McCarthy decided to punish Moscone for supporting Willie Brown for speaker, and not him. Moscone was running for mayor and McCarthy’s order to kill his bill had nothing to do with good public policy. It was payback. The Moscone bill was to die, but not in policy committee where it had the votes, nor on the Assembly floor where reporters presided with the wrath of public accountability.

No, the measure was to die quietly in Ways and Means. Bilingual education could wait another year. Lou Papan, a key McCarthy lieutenant, was the key vote.

Immaculately dressed, a thin, handsome Moscone entered the Ways and Means Committee alone–no staff, no line of supporters.

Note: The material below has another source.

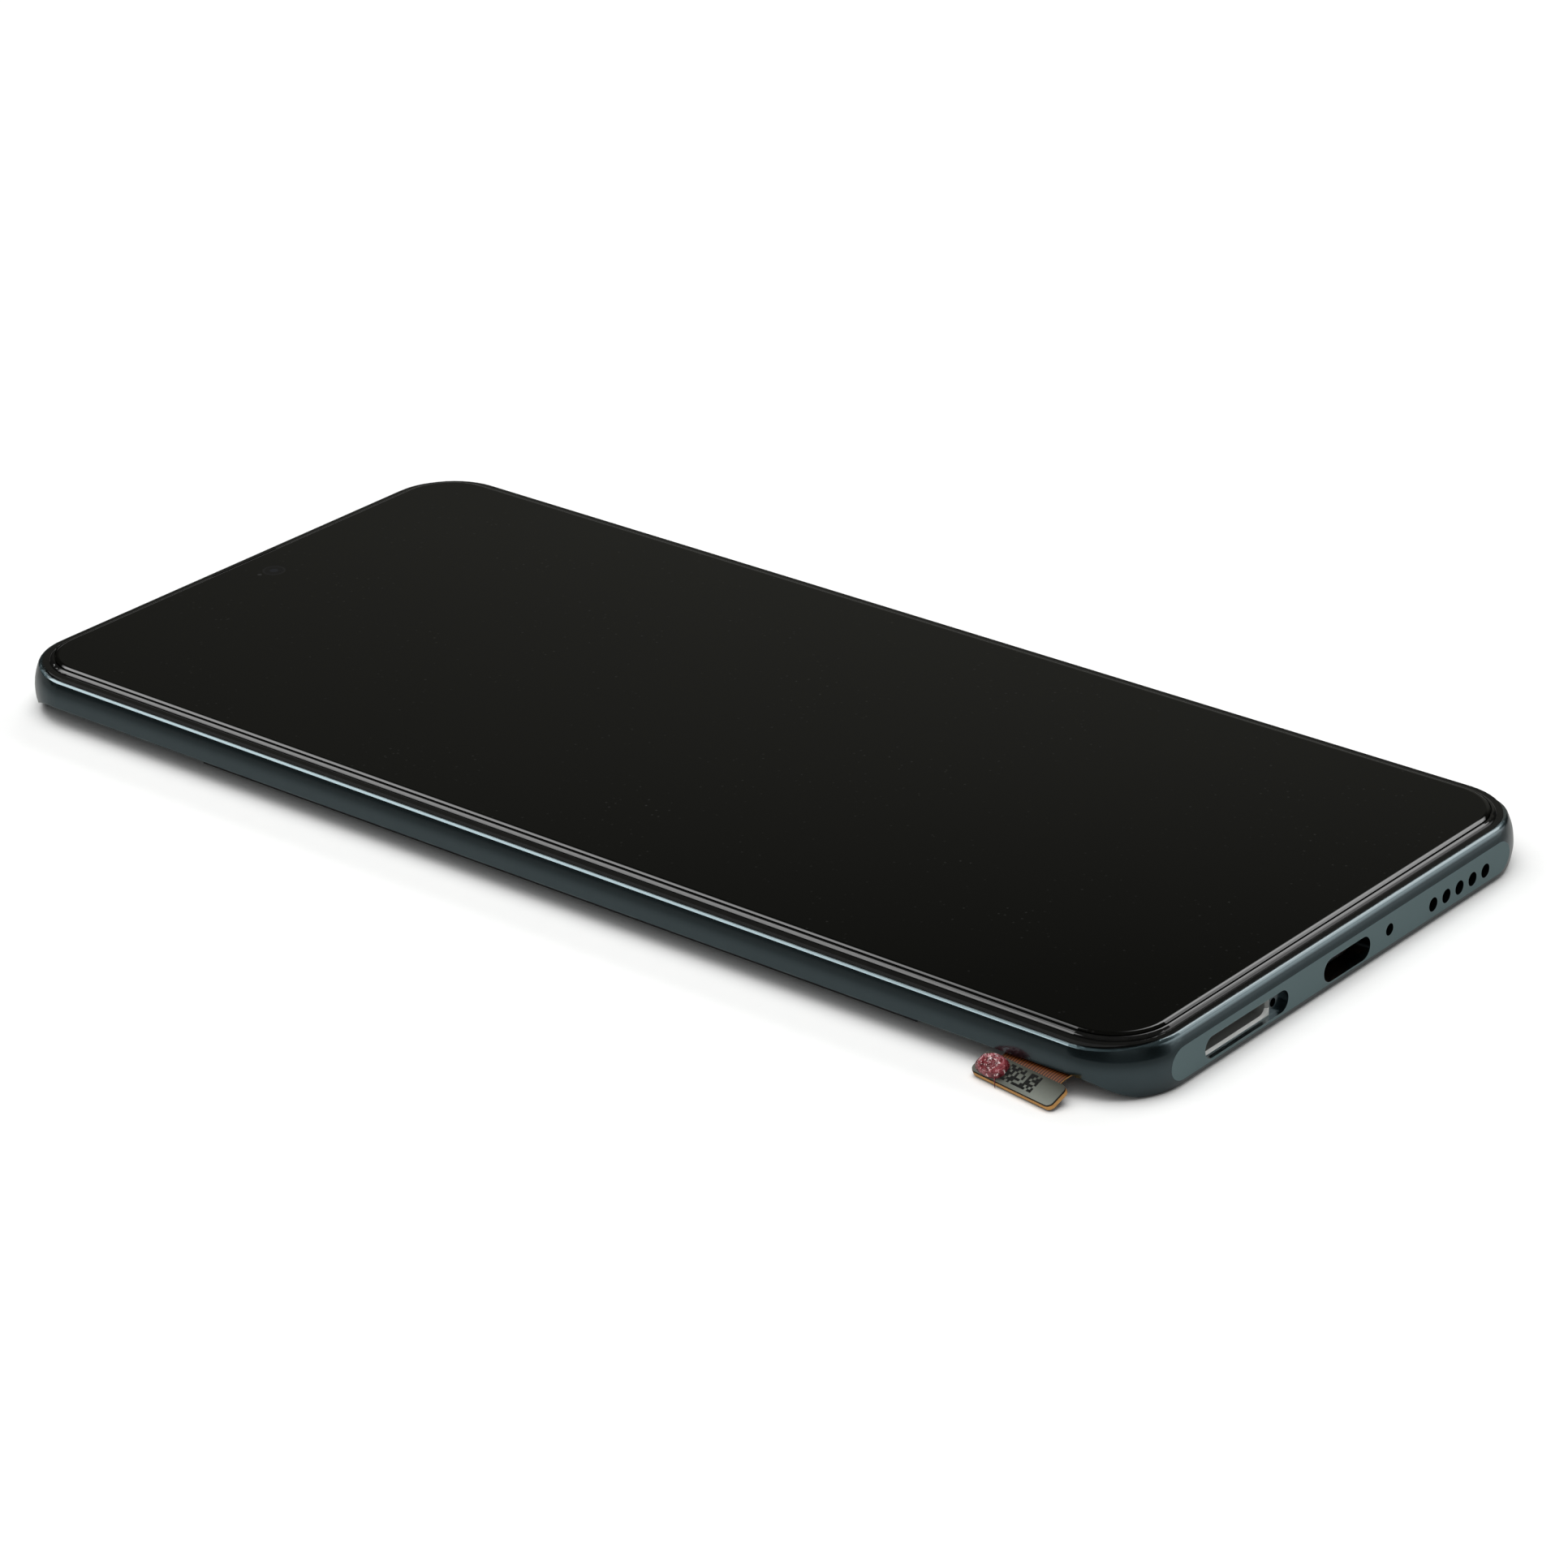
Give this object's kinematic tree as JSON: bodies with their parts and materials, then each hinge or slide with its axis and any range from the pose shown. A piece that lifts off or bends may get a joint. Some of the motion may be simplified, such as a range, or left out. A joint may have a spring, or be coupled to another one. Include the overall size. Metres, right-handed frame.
{
  "type": "phone display assembly",
  "caption": "Phone screen assembly: flat cover glass with rounded rim over a display stack in a bulged metal frame with a port end, and a folded display ribbon ending in a board connector.",
  "frame": {"origin": "centre of the metal frame's outline, at the level of its rear edge", "axes": "+X along the phone towards the port end, +Y towards the long side away from the ribbon's tail, +Z out of the screen"},
  "size_m": [0.1644, 0.0805, 0.0066],
  "materials": {
    "frame_metal": "gloss paint, finer and matter on the port end's flat",
    "plate_metal": "matt, as pressed",
    "battery_frame": "matt moulded",
    "post_plastic": "matt moulded",
    "bezel_black": "satin to gloss",
    "tape_black": "matt foam tape",
    "cover_glass": "polished",
    "ink_black": "print",
    "adhesive_clear": "clear",
    "polarizer_dark": "smooth film",
    "filter_glass": "polished",
    "array_glass": "polished",
    "polarizer_rear": "smooth film",
    "prism_film": "pearl",
    "diffuser_film": "matt",
    "guide_acrylic": "polished",
    "reflector_film": "silvered",
    "tray_steel": "pressed",
    "moulding_white": "matt moulded",
    "led_yellow": "phosphor",
    "strip_film": "white film",
    "chip_black": "polished die",
    "foam_black": "matt foam",
    "graphite": "dull sheen",
    "gasket_black": "matt",
    "ribbon_film": "amber film over copper",
    "part_black": "moulded",
    "stiffener_steel": "dull rolled",
    "connector_black": "matt moulded",
    "lacquer_pink": "wet gloss, wrinkled",
    "mesh_black": "woven"
  },
  "bodies": {
    "root": {"side_frame": "frame_metal", "mid_plate": "plate_metal", "battery_frame": "battery_frame", "screw_posts": "post_plastic", "bezel_ring": "bezel_black", "perimeter_tape": "tape_black", "cover_glass": "cover_glass", "border_ink": "ink_black", "optical_adhesive": "adhesive_clear", "front_polarizer": "polarizer_dark", "colour_filter_glass": "filter_glass", "array_glass": "array_glass", "rear_polarizer": "polarizer_rear", "prism_film_upper": "prism_film", "prism_film_lower": "prism_film", "diffuser_film": "diffuser_film", "light_guide": "guide_acrylic", "reflector_film": "reflector_film", "backlight_tray": "tray_steel", "panel_moulding": "moulding_white", "led_row": "led_yellow", "led_strip": "strip_film", "driver_chip": "chip_black", "cushion_frame": "foam_black", "graphite_sheet": "graphite", "camera_gasket": "gasket_black", "display_flex": "ribbon_film", "flex_parts": "part_black", "stiffener_plate": "stiffener_steel", "board_connector": "connector_black", "lacquer_drop": "lacquer_pink", "speaker_mesh": "mesh_black", "mic_mesh": "mesh_black", "earpiece_mesh": "mesh_black"}
  },
  "joints": []
}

This trial lawyer walked in like a matador without the trumpets. He knew exactly the play that day. “Before I get into the details about this legislation,” Moscone began, “I would like to tell you a story.

“There was once a little child sitting in a classroom surrounded by people speaking a language he could not understand,” Moscone said.

Papan swallowed. Tears flooded his eyes. Moscone continued: “This child couldn’t understand what the teacher was saying or the taunting words of his classmates. But that child wasn’t a Mexican kid; that child was a little Greek boy in Massachusetts who had immigrated from the Peloponnese in Greece.” Tears rolled down Papan’s cheeks. No one in the room had to be told the little Greek boy was Lou.

“Oh shit,” I thought, “this bill is going to the floor.” I ran into Art Agnos’ office. He was Leo McCarthy’s chief of staff. “Art, Lou is going to vote for the bilingual-education bill.”

“Did you tell him what we are doing?” Art snapped.

“Of course I did. But if you want to stop him, you better get up there and tell him yourself.”

But one look at Papan’s face and Art knew it was over. The Moscone bill was going to the governor’s desk.

Lou had a heart a thousand times the size of his head. He stood by his friends to his everlasting fault. Each of us is chased by the demons of darkness. Those demons feast on the power that eats at the frailty of human beings. God knows most of our lives are spent in error.

But most of us live private lives in virtual anonymity. We are largely protected from what our enemies and adversaries think of us. It takes a special courage to enter the public arena. Lou Papan had the heart of a lion and all the frailties that go with being human. In that sense he may have been the most flesh and blood person I ever knew. He loved his family. He gave his enemies no quarter and asked none. He had the instincts of a champion prizefighter and the soul of Thucydides.

Don Fields, on Papan’s staff from 1974 to 1977, joined KRON-TV as the Bureau Chief/Producer in 1978. He won an Emmy in 1982 for a documentary entitled Showdown at Diablo. After KRON-TV closed its bureau in 1988, Fields founded RF Communications Inc., which specializes in communications advocacy.

Editor’s Note: The Trisagion will be held on Thursday, May 3, at 7 p.m. at the Holy Trinity Greek Orthodox Church, 999 Brotherhood Way, San Francisco. The funeral service will be held at 10 a.m. the following day at the same church.